**Problem to work on:** In the listing below, find the line with "a hang tab.", then repeat exactly every line from the top through that one.

┄┄┄┄┄┄┄┄┄┄

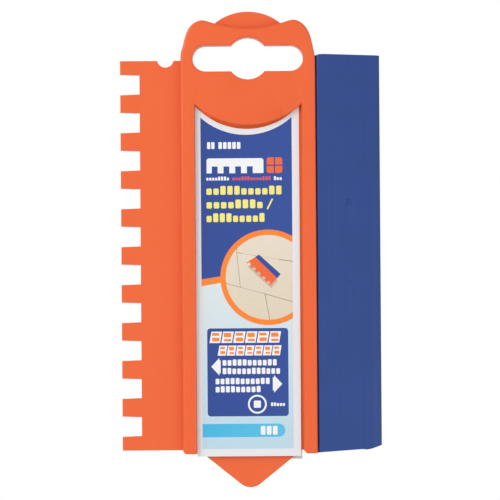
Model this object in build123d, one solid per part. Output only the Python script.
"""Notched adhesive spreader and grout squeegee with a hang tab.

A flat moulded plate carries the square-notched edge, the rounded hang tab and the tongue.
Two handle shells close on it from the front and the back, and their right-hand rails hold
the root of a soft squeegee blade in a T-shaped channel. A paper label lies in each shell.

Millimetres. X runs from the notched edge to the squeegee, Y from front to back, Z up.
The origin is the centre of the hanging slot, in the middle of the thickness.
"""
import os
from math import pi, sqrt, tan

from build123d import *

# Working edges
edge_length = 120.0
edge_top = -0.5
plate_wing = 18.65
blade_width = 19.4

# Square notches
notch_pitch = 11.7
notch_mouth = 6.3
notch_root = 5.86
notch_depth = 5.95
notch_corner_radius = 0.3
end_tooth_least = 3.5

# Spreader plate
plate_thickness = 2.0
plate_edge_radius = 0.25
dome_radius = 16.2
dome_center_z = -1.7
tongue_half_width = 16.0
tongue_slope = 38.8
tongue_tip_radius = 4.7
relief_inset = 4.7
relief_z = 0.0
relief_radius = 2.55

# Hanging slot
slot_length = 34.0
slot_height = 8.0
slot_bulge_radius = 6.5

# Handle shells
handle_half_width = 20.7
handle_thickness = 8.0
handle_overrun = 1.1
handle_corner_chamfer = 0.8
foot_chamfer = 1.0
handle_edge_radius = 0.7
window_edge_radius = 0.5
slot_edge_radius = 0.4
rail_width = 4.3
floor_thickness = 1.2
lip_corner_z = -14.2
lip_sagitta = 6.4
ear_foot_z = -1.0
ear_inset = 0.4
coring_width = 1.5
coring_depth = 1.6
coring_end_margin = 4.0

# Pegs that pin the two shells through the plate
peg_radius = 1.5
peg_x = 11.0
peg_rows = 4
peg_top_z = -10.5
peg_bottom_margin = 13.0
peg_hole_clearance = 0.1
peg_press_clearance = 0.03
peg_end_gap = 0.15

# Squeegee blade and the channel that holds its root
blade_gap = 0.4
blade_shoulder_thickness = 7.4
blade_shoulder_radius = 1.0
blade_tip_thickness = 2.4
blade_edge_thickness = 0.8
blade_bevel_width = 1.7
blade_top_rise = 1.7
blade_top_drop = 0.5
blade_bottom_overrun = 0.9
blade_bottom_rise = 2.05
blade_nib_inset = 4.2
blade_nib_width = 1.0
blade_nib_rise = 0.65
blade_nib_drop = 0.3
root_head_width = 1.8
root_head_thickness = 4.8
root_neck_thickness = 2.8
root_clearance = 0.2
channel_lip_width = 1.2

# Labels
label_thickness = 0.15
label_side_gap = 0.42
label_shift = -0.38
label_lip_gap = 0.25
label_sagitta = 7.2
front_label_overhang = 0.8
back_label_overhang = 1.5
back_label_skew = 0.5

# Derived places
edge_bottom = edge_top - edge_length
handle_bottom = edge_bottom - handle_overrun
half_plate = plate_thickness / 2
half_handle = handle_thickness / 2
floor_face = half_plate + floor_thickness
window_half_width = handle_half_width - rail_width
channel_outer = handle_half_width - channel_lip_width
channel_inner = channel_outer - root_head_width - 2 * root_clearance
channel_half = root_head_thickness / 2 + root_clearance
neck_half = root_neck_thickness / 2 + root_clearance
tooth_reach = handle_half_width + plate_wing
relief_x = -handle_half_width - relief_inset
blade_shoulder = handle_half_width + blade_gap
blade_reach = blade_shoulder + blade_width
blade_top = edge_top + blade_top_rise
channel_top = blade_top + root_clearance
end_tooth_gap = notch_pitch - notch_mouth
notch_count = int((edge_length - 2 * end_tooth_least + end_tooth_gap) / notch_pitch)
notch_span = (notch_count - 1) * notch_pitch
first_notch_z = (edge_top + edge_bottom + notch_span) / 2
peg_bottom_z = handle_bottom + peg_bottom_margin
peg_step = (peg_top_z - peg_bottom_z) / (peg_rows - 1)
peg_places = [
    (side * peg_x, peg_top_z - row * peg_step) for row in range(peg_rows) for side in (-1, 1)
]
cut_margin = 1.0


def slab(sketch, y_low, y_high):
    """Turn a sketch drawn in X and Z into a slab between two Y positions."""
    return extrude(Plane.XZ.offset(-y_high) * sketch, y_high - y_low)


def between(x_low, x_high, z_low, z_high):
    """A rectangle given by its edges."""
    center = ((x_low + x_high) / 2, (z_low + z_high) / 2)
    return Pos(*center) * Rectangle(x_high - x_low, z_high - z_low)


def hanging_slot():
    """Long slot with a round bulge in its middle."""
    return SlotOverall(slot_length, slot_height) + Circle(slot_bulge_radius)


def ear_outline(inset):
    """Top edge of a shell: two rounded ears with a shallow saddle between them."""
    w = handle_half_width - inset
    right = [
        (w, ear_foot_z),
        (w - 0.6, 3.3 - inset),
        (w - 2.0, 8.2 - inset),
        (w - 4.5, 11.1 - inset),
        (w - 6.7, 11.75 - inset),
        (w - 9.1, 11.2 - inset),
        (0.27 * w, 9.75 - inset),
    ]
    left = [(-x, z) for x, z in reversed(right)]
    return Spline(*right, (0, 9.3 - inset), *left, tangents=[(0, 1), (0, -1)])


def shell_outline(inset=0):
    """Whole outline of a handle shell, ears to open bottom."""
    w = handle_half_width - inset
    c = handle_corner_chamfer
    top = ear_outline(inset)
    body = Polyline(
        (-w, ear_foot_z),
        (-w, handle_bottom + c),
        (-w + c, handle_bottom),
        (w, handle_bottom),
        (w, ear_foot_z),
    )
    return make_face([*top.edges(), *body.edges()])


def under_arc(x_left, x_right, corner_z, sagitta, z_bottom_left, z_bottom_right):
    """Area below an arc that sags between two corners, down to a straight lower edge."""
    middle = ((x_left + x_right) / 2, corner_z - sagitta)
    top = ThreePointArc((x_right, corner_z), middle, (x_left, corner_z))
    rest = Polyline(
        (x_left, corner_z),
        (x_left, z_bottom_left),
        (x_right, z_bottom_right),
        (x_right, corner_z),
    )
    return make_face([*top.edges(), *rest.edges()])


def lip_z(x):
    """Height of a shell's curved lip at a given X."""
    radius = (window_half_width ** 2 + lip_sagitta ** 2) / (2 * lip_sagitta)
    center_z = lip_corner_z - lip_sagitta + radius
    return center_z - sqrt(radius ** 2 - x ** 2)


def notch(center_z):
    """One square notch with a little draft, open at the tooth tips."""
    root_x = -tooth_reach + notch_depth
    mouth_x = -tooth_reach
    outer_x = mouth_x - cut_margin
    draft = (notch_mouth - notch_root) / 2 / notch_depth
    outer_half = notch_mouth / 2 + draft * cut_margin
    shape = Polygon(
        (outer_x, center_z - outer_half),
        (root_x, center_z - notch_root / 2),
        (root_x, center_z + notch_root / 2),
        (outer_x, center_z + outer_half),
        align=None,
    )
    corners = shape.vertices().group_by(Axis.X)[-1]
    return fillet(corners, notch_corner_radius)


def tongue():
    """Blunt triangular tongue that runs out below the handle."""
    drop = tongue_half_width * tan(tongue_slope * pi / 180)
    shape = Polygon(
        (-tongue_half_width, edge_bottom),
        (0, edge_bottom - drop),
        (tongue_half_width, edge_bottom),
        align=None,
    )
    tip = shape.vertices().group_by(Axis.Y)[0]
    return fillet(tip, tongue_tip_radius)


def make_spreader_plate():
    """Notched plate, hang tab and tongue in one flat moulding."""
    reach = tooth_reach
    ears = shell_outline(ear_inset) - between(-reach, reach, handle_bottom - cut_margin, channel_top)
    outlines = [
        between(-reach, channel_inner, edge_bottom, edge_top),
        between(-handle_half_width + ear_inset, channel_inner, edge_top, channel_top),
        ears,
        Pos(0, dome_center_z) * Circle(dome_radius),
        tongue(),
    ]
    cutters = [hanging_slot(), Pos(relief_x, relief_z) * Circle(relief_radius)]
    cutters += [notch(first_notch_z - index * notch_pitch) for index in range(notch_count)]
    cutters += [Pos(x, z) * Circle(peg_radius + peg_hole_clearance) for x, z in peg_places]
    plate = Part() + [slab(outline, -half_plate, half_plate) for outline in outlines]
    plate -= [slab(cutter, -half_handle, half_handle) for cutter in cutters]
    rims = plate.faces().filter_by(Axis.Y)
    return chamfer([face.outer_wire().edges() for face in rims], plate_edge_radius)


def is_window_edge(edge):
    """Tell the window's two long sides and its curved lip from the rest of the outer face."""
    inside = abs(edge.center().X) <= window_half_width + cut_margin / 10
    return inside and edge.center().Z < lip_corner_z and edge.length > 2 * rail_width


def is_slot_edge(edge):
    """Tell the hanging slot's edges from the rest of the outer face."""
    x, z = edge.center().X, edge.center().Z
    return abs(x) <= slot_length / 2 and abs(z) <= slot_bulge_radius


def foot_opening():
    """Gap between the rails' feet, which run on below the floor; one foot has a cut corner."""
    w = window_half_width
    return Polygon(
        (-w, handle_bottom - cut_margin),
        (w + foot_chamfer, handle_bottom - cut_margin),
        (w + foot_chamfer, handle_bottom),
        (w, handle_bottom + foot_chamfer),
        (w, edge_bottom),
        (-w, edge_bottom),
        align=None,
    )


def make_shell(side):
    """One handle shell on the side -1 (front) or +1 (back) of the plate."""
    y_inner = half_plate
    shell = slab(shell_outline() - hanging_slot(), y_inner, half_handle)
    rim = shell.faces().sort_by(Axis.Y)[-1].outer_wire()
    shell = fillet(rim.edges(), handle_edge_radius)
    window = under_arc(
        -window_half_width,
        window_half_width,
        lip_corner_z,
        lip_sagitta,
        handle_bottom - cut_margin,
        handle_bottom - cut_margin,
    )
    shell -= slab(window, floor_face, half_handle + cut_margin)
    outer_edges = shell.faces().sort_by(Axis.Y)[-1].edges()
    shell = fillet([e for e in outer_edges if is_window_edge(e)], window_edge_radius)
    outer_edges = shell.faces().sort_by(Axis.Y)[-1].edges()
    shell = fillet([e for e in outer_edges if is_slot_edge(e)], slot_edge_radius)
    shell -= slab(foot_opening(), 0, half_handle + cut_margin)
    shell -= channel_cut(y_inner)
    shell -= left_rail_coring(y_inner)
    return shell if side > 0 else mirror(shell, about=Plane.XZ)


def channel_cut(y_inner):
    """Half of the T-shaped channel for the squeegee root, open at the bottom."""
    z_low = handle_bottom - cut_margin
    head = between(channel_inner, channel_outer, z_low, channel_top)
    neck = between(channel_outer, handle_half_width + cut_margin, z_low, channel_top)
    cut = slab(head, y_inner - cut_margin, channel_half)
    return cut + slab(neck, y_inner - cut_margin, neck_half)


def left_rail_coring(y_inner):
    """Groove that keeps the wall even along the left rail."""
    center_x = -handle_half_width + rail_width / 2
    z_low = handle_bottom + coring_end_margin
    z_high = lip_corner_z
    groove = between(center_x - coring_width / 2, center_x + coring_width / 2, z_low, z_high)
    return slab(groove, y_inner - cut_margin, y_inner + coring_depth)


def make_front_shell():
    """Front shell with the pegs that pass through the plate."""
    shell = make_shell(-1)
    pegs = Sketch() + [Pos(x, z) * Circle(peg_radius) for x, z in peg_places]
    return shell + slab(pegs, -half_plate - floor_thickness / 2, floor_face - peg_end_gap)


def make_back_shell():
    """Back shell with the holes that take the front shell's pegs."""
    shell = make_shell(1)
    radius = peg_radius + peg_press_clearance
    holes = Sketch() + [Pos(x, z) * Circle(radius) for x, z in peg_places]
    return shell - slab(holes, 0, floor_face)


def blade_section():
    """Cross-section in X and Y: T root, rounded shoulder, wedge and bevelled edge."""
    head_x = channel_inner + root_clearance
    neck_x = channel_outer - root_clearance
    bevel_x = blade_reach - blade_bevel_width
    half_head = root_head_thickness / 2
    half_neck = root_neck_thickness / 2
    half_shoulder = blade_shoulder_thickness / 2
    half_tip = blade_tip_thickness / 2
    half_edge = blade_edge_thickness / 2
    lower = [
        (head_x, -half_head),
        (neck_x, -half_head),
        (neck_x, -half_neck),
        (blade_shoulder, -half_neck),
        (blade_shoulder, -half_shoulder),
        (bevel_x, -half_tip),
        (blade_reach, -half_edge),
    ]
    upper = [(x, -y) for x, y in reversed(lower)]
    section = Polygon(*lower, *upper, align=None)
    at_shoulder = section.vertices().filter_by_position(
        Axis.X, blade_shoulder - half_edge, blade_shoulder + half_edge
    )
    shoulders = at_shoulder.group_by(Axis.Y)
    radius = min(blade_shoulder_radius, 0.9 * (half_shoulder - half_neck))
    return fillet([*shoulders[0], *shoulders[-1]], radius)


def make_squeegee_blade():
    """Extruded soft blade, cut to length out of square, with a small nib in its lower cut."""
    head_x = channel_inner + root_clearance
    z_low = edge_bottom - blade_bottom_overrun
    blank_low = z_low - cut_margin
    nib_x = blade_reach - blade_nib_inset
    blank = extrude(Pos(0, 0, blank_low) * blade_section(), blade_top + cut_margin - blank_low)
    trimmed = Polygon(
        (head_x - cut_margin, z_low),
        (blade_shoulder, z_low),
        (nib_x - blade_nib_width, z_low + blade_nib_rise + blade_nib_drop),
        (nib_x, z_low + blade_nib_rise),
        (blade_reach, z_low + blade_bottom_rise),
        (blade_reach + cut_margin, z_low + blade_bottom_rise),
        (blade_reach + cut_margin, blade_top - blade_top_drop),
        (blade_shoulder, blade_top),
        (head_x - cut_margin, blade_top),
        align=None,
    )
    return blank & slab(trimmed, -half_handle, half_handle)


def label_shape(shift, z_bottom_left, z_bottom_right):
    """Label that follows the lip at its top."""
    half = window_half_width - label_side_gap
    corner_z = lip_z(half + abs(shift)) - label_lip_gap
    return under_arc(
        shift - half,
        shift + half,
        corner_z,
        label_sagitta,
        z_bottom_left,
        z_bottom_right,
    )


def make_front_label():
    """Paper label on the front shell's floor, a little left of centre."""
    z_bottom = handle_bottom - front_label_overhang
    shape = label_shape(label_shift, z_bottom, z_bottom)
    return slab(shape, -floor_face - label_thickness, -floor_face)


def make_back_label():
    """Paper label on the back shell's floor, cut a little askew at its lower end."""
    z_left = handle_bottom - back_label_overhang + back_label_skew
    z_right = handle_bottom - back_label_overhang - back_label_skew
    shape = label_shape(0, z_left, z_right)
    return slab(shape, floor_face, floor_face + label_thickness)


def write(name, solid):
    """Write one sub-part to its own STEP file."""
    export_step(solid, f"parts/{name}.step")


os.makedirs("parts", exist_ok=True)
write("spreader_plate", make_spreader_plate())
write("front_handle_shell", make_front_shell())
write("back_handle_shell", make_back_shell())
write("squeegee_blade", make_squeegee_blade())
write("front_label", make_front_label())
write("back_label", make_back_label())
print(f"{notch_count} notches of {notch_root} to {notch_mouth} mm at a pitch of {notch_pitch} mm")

┄┄┄┄┄┄┄┄┄┄

**Task output:**
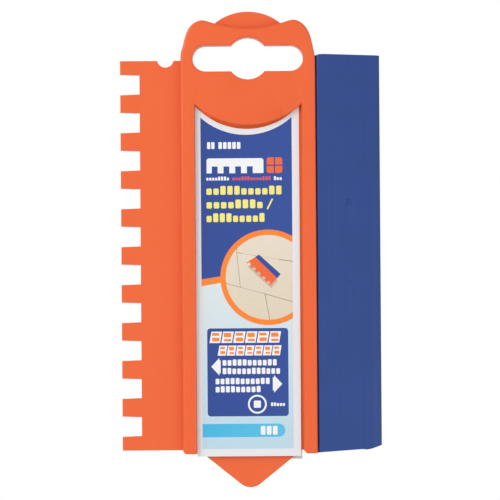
Model this object in build123d, one solid per part. Output only the Python script.
"""Notched adhesive spreader and grout squeegee with a hang tab.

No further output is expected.